- Born: June 22, 1983 (age 43) Fukuyama, Hiroshima, Japan
- Area: Manga artist
- Notable works: Nabari no Ou; Our Dreams at Dusk;

= Yuhki Kamatani =

Japanese manga artist

Yuhki Kamatani (鎌谷 悠希, Kamatani Yūki) is a Japanese manga artist and illustrator, best known for their series Nabari no Ou (隠の王, Nabari no Ō), published by Square Enix.

== Personal life ==
In 2012, Kamatani came out on Twitter as asexual and X-gender. They are also aromantic. In their Twitter profile, Kamatani notes their gender as "toX"—following the tradition of transgender individuals identifying as FTM or MTF—which conceals the gender they were assigned at birth.

In a 2018 interview, Kamatani described the pain they faced in their teenage years due to their own identity struggles. These experiences are somewhat reflected in their work Our Dreams at Dusk, which according to Rachel Thorn marks "probably the first time that I can think of where an actual trans person is talking about [trans experiences] or portraying [them]" outside of the essay manga format.

== Works ==
Kamatani's manga frequently features characters in transitional life stages and issues regarding identity and marginalization. They cite Moto Hagio as a major inspiration; like Hagio, their manga often explores gender and visual metaphor.

===Nabari no Ou===
Kamatani's debut work, Nabari no Ou (隠の王), was a "modern ninja manga" about a seemingly ordinary teenage boy whose body contains an omnipotent ninja power that hidden ninja clans battle to claim. It was a finalist under the Story Manga division in the ninth Japan Media Arts Festival in 2005 and was ultimately recommended by the committee. The first volume of an English translation of the manga was released in May 2009 by Yen Press. The 14th and final volume was published in Japan in 2011 and in the United States in 2013. Kamatani worked with J.C.Staff to create a 26-episode anime adaptation of Nabari no Ou. Directed by Kunihisa Sugishima, the series aired in Japan on TV Tokyo in 2008.

===Shonen Note===
Shonen Note: Days of Evanescence (少年ノート) was published by Kodansha, serialized in their seinen Monthly Morning Two magazine. The story follows a boy soprano with an angelic voice and his life as a member of his middle school choir. Kodansha published eight volumes in Japan from 2011 to 2014. In 2013, the manga was a Jury Selection for the 17th Japan Media Arts Festival.

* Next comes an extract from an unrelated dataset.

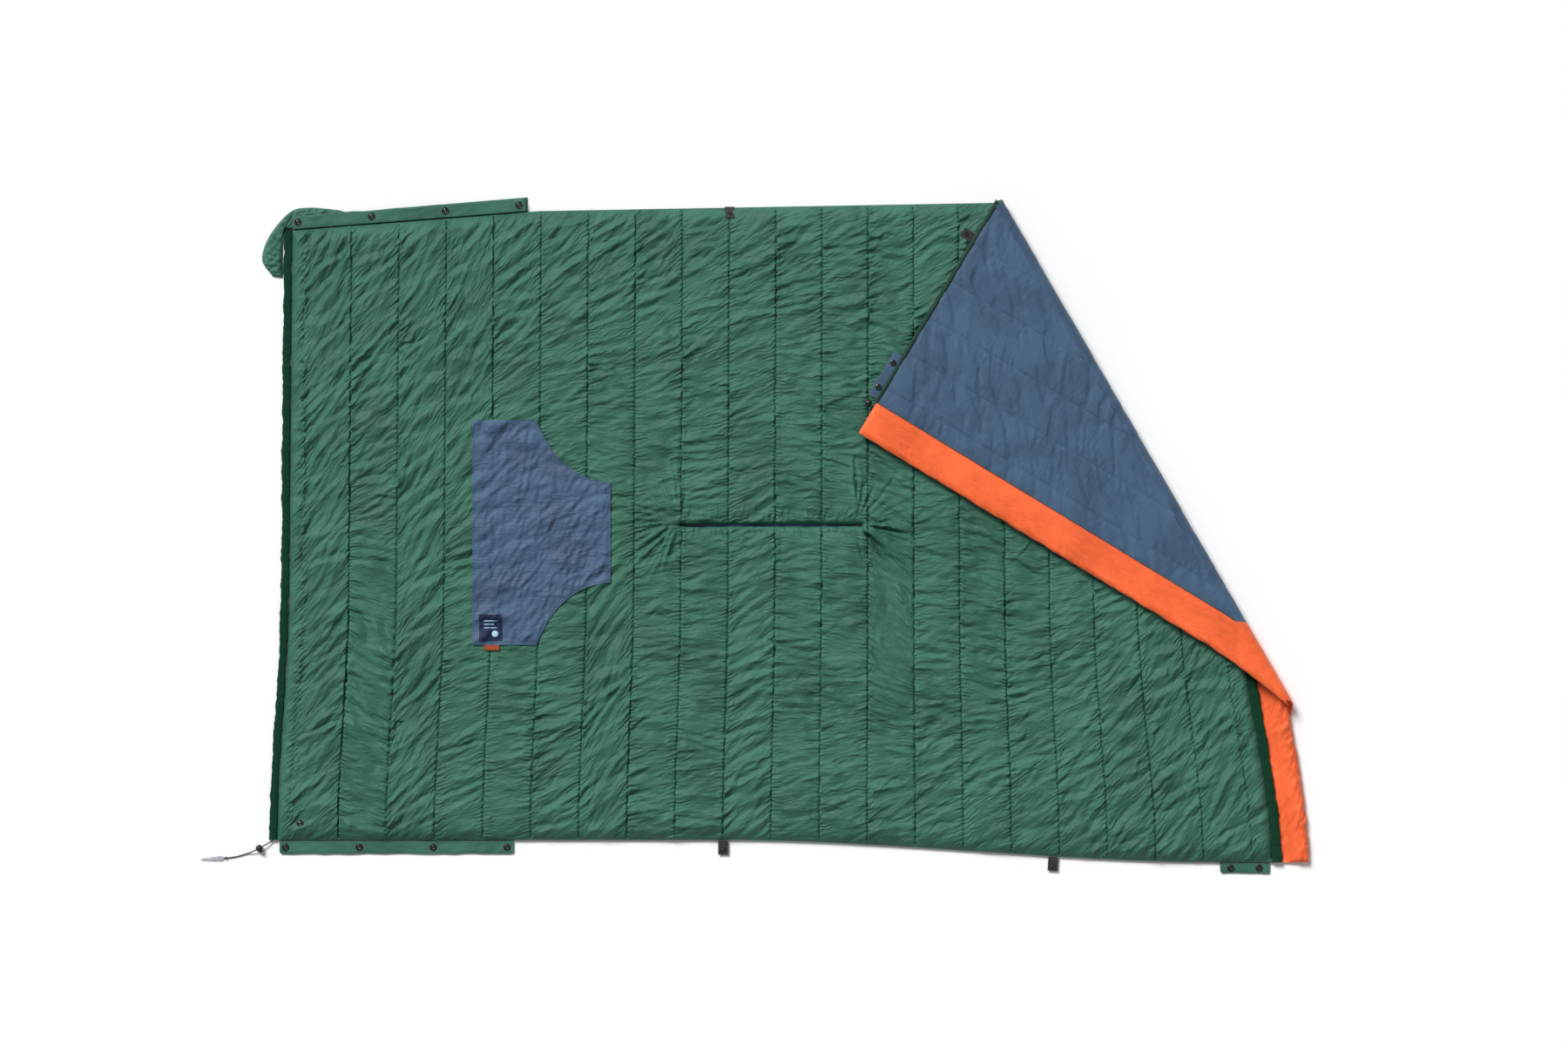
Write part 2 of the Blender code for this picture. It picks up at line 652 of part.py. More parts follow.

Kodansha USA licensed the series for North America release under the title Shonen Note: Boy Soprano; volume one will be published during Fall 2022.

===Busshi no Busshin===
Busshi no Busshin: Kamakura Hanbun Busshiroku (ぶっしのぶっしん 鎌倉半分仏師録) is a historical fantasy manga published by Square Enix and serialized in its digital magazine Gangan Online. The first volume was published in Japan in 2014.

===Our Dreams at Dusk===
In Our Dreams at Dusk (しまなみ誰そ彼, Shimanami Tasogare), set in Onomichi, Hiroshima, Kamatani depicts queer characters coming to terms with their identity. Shogakukan published four tankōbon volumes from December 11, 2015, to July 19, 2018. The main character is a gay man named Tasuku Kaname, who has a crush on Toma Tsubaki, a member of the school volleyball team. The book also features lesbian, asexual, transmasculine, genderqueer, and cross-dressing characters.

Seven Seas Entertainment licensed the manga for North American release beginning on May 7, 2019, stating "It manages to represent so many different ways that people shape their identities and find their unique spaces, which is something anyone can relate to. It's no wonder this compelling drama has resonated with so many people."

=== Hiraeth: The End of the Journey ===
Kamatani returned to Kodansha's Monthly Morning Two with Hiraeth: The End of the Journey (ヒラエスは旅路の果て, Hiraesu wa Tabiji no Hate), starting October 22, 2020. The story follows a god, an immortal man, and a girl who wants to die so she can reunite with a friend.

Kodansha USA licensed the series for a digital North American release.

=== Other works ===
Liberamente (リベラメンテ, Riberamente), a collection of fantasy manga short stories, was published in 2005 by Square Enix.

Manga short stories by Kamatani have appeared in several official Touken Ranbu anthologies published by Shogakukan and Square Enix.

In 2017, Kamatani collaborated with screenwriter Yasuko Kobayashi on a three-chapter contemporary "period drama" manga titled Unlock (アンロック).

In 2024, Hayacomic started publishing Kamatani's manga adaptation of Tōma Aisaka's Dōshi Shōjo yo, Teki o Ute (Shoot the Enemy, Comrade Women) novel, telling the story of a female Red Army sniper during World War Two.